El salón no era muy grande y estaba recubierto de baldosines de porcelana blanca (alba pulcritud de los ámbitos médicos). Un crucifijo presidía la audiencia. Porque, en verdad, nada más trágicamente similar a un jurado que un consultorio. Allí llegaban los pacientes enviados de distintos servicios, para que se efectuara un diagnóstico, se aconsejara una conducta.
Existía un ambiente de confianza, de mutuo respeto, de junta médica. Marañón tomaba asiento en el extremo derecho de una mesa. Dos sitios a la izquierda de él se reservaban a los médicos visitantes y, luego, los médicos encargados de presentar cada caso clínico.
El maestro daba su impresión diagnóstica. Y dirigiéndose a los presentes, en tercera persona del singular, como si hablara con uno en especial, hacía preguntas o sugería, de manera que quien quisiera expresar su opinión pudiera hacerlo.
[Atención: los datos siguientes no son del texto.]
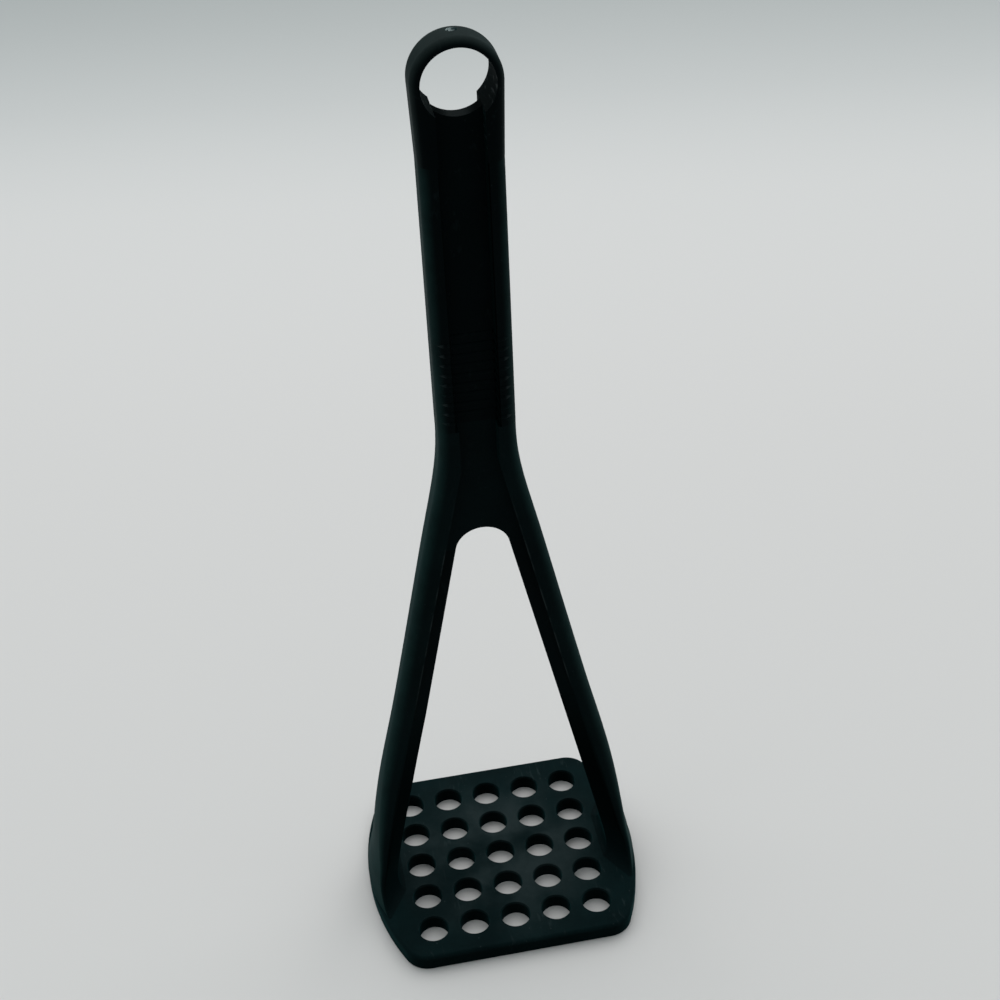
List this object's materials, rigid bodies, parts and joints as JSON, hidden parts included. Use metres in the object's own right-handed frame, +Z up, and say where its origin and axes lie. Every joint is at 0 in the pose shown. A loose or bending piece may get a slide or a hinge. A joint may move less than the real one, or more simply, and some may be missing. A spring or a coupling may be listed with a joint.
{
  "type": "potato masher",
  "caption": "One-piece nylon potato masher: perforated plate, two splayed arms that join in a neck, and a channelled handle with ribs and a hanging ring.",
  "frame": {"origin": "middle of the plate's underside, on the surface that the masher stands on", "axes": "+Z up along the handle, +X across the two arms to the right arm, -Y the side that the picture shows"},
  "size_m": [0.0862, 0.0738, 0.2826],
  "materials": {
    "black_nylon": "satin moulded nylon"
  },
  "bodies": {
    "root": {"mashing_plate": "black_nylon", "left_arm": "black_nylon", "right_arm": "black_nylon", "left_arm_flange": "black_nylon", "right_arm_flange": "black_nylon", "neck_web": "black_nylon", "left_handle_rail": "black_nylon", "right_handle_rail": "black_nylon", "handle_web": "black_nylon", "front_grip_ribs": "black_nylon", "back_grip_ribs": "black_nylon", "hanging_ring": "black_nylon", "gate_mark": "black_nylon"}
  },
  "joints": []
}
Su actitud en la cátedra, por sí sola, era una serena enseñanza deontológica, como lo son los libros que ha dejado escritos.
Al paso de los años y siempre que la memoria, viajera sin fronteras, regresa a la madre patria, evoco al maestro de la medicina -cuya presencia espiritual está en este instante en forma tan estremecida entre nosotros- que a la par era hombre de letras y sabio humanista, cuya grandeza se podía medir por su modestia, como es necesaria el agua límpida para pesar los diamantes.
Y cuando años después regresa Toledo, “aquella ilustre y clara pesadumbre”, con la mirada busqué a lo lejos el “Cigarral de Menores”, donde tas horas de estudio y de meditación pasó el gran médico, cuya alma, ahora que él ha muerto, se ha confundido con el alma de la ciudad que él amó, comprendió y describió tan entrañablemente.